Things to do in Cork over the weekend range from family outings and art and culture festivals to sailing races and engaging talks.
The Cork Pride parade will take place on Sunday morning from the Grand Parade. Following the success of the marriage equality referendum last year, the march is set to be the largest in the city’s history.
In West Cork, the Skibbereen Arts Festival is running exhibitions in the town throughout the bank holiday.
The festival has curated a series of unusual wood and metal sculptures on display in Jeremiah O’Donovan Rossa Memorial Park.
Other exhibitions include The Souvenir Shop on Townshend St, a quirky collection of pieces representing Belfast artist Rita Duffy’s take on the Easter Rising.
The fourth annual poetry marathon of the Skibbereen Festival will run all day tomorrow in the Working Artists Studio.
Elsewhere in West Cork, the Baltimore boating and yacht regatta takes place on bank holiday Monday. The event is a sailing race, but provides a great spectacle for onlookers from the town’s harbour.
The Mother Jones political summer school is on in Cork City over the weekend. Fergal Keane, the distinguished BBC foreign correspondent, is set to give a talk on ‘Human Rights in a Divided World’.
The talk is open to the public and will take place at the Maldron Hotel on Sunday evening.
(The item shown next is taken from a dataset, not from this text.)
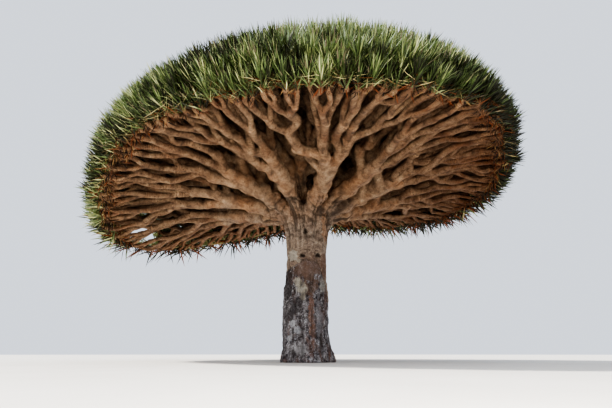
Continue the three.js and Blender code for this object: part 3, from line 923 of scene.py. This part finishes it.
for label, side in (("left", -1), ("right", 1)):
    group = [s for s in segments if (s["c"][3][0] - CROWN_CENTRE[0]) * side > 0]
    branches = branch_piece("branches_" + label, group, [(6, MAIN, 9, 9, False), (2, 6, 6, 7, False)], twig)
    pieces.append((branches, "bough_bark", []))
ends_piece = branch_piece("branch_ends", segments, [(1, 2, 5, 5, True)], finger)
pieces.append((ends_piece, "bough_bark", []))

# Rosettes, dealt out to four quarters of the crown. Each rosette has its own green, and its lowest leaves may be dry.
tone = noise3(tip_at * 0.9, 21) + 0.5 * noise3(tip_at * 2.7, 22) + rng.normal(0, 0.35, TIPS)
# painted light and shade in the greens: deeper to the right, on the near left shoulder and under the far right rim,
# where the shade falls, a little paler at the top middle, and greyer round the left side
lower = 1.7 * round_about(246, 19) - 0.2 * round_about(285, 22) + 2.8 * round_about(342, 42) * (0.42 + 0.58 * at_rim) + 0.9 * round_about(178, 30)
lower += 0.9 * round_about(307, 16) * at_rim
tone = tone + 0.62 - (lower + 1.2 * round_about(34, 26) * at_rim) * np.sin(tip_polar) ** 2
green = np.select([tone < -1.1, tone < -0.3, tone < 0.35, tone < 0.85], [6, 2, 0, 1], 3)
PALER, DEEPER = np.array([3, 3, 0, 1, 4, 5, 2, 7, 8]), np.array([2, 0, 6, 0, 4, 5, 6, 7, 8])
sunlit = np.clip(0.35 - 0.75 * np.cos(tip_az), 0.05, 1) + 0.9 * round_about(314, 22) * (1 - at_rim)
quarter = (np.degrees(tip_az) % 360 // 90).astype(int)
leaf_count = 0
for q in range(4):
    ids = np.flatnonzero(quarter == q)
    at, way, face, length, width, bow, rank, per = rosettes(ids, LEAVES, 100 + q)
    g = np.random.default_rng(200 + q)
    which = green[per]
    lot = g.random(len(per))
    which = np.where(lot < 0.24, PALER[which], np.where(lot > 0.66, DEEPER[which], which))
    # painted highlight: some leaves take the brightest green, more of them where the sun falls
    which = np.where((g.random(len(per)) < 0.16 * sunlit[per]) & (which < 4), 8, which)
    low = (rank > 0.88) & (g.random(len(per)) < 0.04 + 0.24 * at_rim[per])
    which = np.where(low, np.where(g.random(len(per)) < 0.6, 4, 5), which)
    # the leaves that show under the far rim are dark, painted shade, with rusty ones among them
    under = at_rim[per] * np.clip(-facing[per] * 2, 0, 1) * np.clip(0.7 - way[:, 2] * 2, 0, 1) > g.random(len(per))
    which = np.where(under, np.where(g.random(len(per)) < 0.75, 6, 5), which)
    v, quads, points = blades(at, way, face, length, width, bow)
    # the points of some leaves are paler, a painted highlight where the sun catches them; a few are brown, dry tips
    lot = g.random(len(per))
    end = np.where(which < 4, np.where(lot < 0.2, PALER[which], np.where(lot > 0.92, 7, which)), which)
    o = make_object(f"leaves_{q + 1}", v, [quads, points], GREENS, np.concatenate([which, end]), smooth=False)
    leaf_count += 3 * len(at)
    mine = [n for k, n in enumerate(leaf_nodes) if k % 4 == q]
    pieces.append((o, "leaves", mine))

# Dead leaves hang back from under each rosette, more of them round the sides of the rim.
sideways = np.clip((np.abs(np.cos(tip_az)) - 0.45) * 3, 0, 1)
many = 1 + (at_rim > 0.35) * (facing < 0.75) * (facing > -0.4) + (at_rim > 0.1) * (sideways > 0.5) * (np.cos(tip_az) < 0)
ids = np.repeat(np.arange(TIPS), many)
axis = unit(tip_way[ids])
ref = unit(np.cross(axis, np.array([0.3, 0.5, 0.8])))
other = np.cross(axis, ref)
turn = np.arange(DEAD)[None] * 2.399963 + rng.uniform(0, 6.28, (len(ids), 1)) + rng.normal(0, 0.2, (len(ids), DEAD))
lean = np.radians(rng.uniform(92, 150, (len(ids), DEAD)))
radial = ref[:, None] * np.cos(turn)[..., None] + other[:, None] * np.sin(turn)[..., None]
way = axis[:, None] * np.cos(lean)[..., None] + radial * np.sin(lean)[..., None] + np.array([0, 0, -0.35])
way = unit(way).reshape(-1, 3)
back = rng.uniform(0.02, 0.13, (len(ids), DEAD, 1)) * (1 + 0.7 * sideways[ids])[:, None, None]
at = (tip_at[ids][:, None] - axis[:, None] * back + radial * 0.03).reshape(-1, 3)
face = unit(np.cross(way, unit(rng.normal(0, 1, way.shape))))
count = len(way)
long = rng.uniform(0.11, 0.24, count) * np.repeat(1 - 0.4 * np.abs(facing[ids]) * at_rim[ids], DEAD)
thin = rng.uniform(0.011, 0.018, count)
bow = rng.normal(0.0, 0.02, count)
which = rng.choice(4, count, p=[0.34, 0.12, 0.18, 0.36])
which = np.where(np.repeat(at_rim[ids], DEAD) < rng.random(count) * 0.8, 3, which)  # painted shade: dark inside the crown
# Fine dry strands lie along the near edge.
edge = np.repeat(np.flatnonzero((tip_polar > math.radians(84)) & (facing > 0.1)), 5)
course = np.stack([-np.sin(tip_az[edge]), np.cos(tip_az[edge]), 0 * edge], -1) * rng.choice([-1, 1], len(edge))[:, None]
course = unit(course + 0.5 * tip_out[edge] * rng.uniform(-0.2, 1, (len(edge), 1)) + rng.normal(0, 0.3, (len(edge), 3)) + np.array([0, 0, -0.1]))
at = np.concatenate([at, tip_at[edge] + tip_out[edge] * 0.05 + rng.normal(0, 0.03, (len(edge), 3))])
way = np.concatenate([way, course])
face = np.concatenate([face, unit(np.cross(course, unit(rng.normal(0, 1, course.shape))))])
long = np.concatenate([long, rng.uniform(0.14, 0.34, len(edge))])
thin = np.concatenate([thin, rng.uniform(0.005, 0.009, len(edge))])
bow = np.concatenate([bow, rng.normal(0.02, 0.03, len(edge))])
dry = rng.choice([4, 1, 2], len(edge), p=[0.42, 0.2, 0.38])
which = np.concatenate([which, np.where((tip_at[edge][:, 0] > 1.6) & (dry == 4), 2, dry)])  # only rusty ones on the right
clear = ~(opened(at) | opened(at + way * long[:, None]))
at, way, face, long, thin, bow, which = (x[clear] for x in (at, way, face, long, thin, bow, which))
v, quads, points = blades(at, way, face, long, thin, bow)
dead = make_object("dead_leaves", v, [quads, points], DRY, np.concatenate([which, which]), smooth=False)
pieces.append((dead, "leaves", []))
for o, *_ in pieces:
    print(o.name, "triangles", sum(len(p.vertices) - 2 for p in o.data.polygons))
print("leaf triangles", leaf_count, "dead", 3 * len(at))

for o, slot, replaced in pieces:
    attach(o, "root")
    if replaced:
        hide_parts(*replaced)

# ---- Floor, light and air -------------------------------------------------------------------------------------------

a = np.arange(96) / 96 * 2 * math.pi
floor = make_object("floor", np.stack([60 * np.cos(a), 60 * np.sin(a), 0 * a - 0.002], -1), [np.arange(96)[None]], [], smooth=False)
g = Graph("floor")
place = g.node("ShaderNodeTexCoord").outputs["Object"]
g.put(g.shader.inputs["Base Color"], g.ramp(g.noise(place, 0.8, 5), [(0.3, (0.70, 0.67, 0.62)), (0.7, (0.76, 0.73, 0.68))]))
g.shader.inputs["Roughness"].default_value = 0.9
floor.data.materials.append(g.material)

world = bpy.data.worlds.new("studio")
world.use_nodes = True
world.node_tree.nodes["Background"].inputs["Color"].default_value = (0.84, 0.90, 1.0, 1)
world.node_tree.nodes["Background"].inputs["Strength"].default_value = 0.95
bpy.context.scene.world = world
bpy.context.scene.view_settings.look = "AgX - High Contrast"


def lamp(name, kind, energy, at, to, size=None, colour=(1, 1, 1), angle=None):
    data = bpy.data.lights.new(name, kind)
    data.energy = energy
    data.color = colour
    if size:
        data.shape = "DISK"
        data.size = size
    if angle:
        data.angle = math.radians(angle)
    o = bpy.data.objects.new(name, data)
    bpy.context.scene.collection.objects.link(o)
    o.location = at
    d = np.array(to, float) - np.array(at, float)
    o.rotation_euler = (math.acos(-d[2] / np.linalg.norm(d)), 0, math.atan2(d[1], d[0]) - math.pi / 2)
    o.visible_camera = False
    return o


lamp("key", "SUN", 4.8, (-9, 0.5, 10.5), (0, 0, 0), colour=(1.0, 0.96, 0.9), angle=5)
lamp("fill", "AREA", 380, (-3, -11, 9), (0, -2.0, 3.8), size=4.0, colour=(0.96, 0.98, 1.0))
lamp("bounce", "AREA", 60, (0.5, -8.0, 1.3), (0, -1.0, 3.4), size=2.5, colour=(1.0, 0.92, 0.82))
# light thrown up from the ground
lamp("ground", "AREA", 50, (0, 0, 0.02), (0, 0, 3), size=9.0, colour=(1.0, 0.92, 0.82))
Indiependence music festival is on Mitchelstown, and while camping tickets are now sold out, day tickets for Friday and Sunday are still available.
The Sunday headline includes Ash and The Editors, so, at €52.50 per ticket, the festival atmosphere could well be worth catching if only for the day.
In Kerry, the Cahersiveen Festival of Music and the Arts is now in its 21st year, and turns the small town into a weekend carnival with pub music sessions, street food, and concerts.
Tomorrow night will see a gig by Louis Walsh’s new band, Hometown, followed on Sunday night by Hells Bells, a famous AC/DC tribute act.
The Féile Lúghnasa festival in Cloghane and Brandon on the Dingle peninsula can trace its roots back 200 years.
Running from tomorrow until Monday it will include fancy dress, live music, drama shows, and sandcastle building.
For adventurous types, the Ring of the Reeks cycle takes place tomorrow, starting from Beaufort, Killarney.
The route is a 110km looped cycle circling the McGillicuddy Reeks, but a shorter 60km route with refreshments is also available.
Waterford’s Spraoi festival is set to draw crowds into the city from the south-east and beyond with a weekend of live music, arts, and street performances.
The festival is holding a specific SprÓg show tomorrow for kids in the Garter Lane Arts Centre.
The theme this year will be a science show run by the London Science Museum about the wonders of electricity.
Spraoi comes to a climax on Sunday with a parade through the city centre, finishing with a firework display on the River Suir.
Events for later in August include the Kilkenny Arts festival from August 5-14; and the famous Fleadh Cheoil, in Ennis, Co Clare, from August 14-22.
Bere Island, in Cork’s Bantry Bay, is holding a Lughnasadh festival to mark Heritage Week on Saturday, August 20.
Activities include learning to weave your own harvest knot and making a traditional willow basket, as well as a tour of the island by a local historian.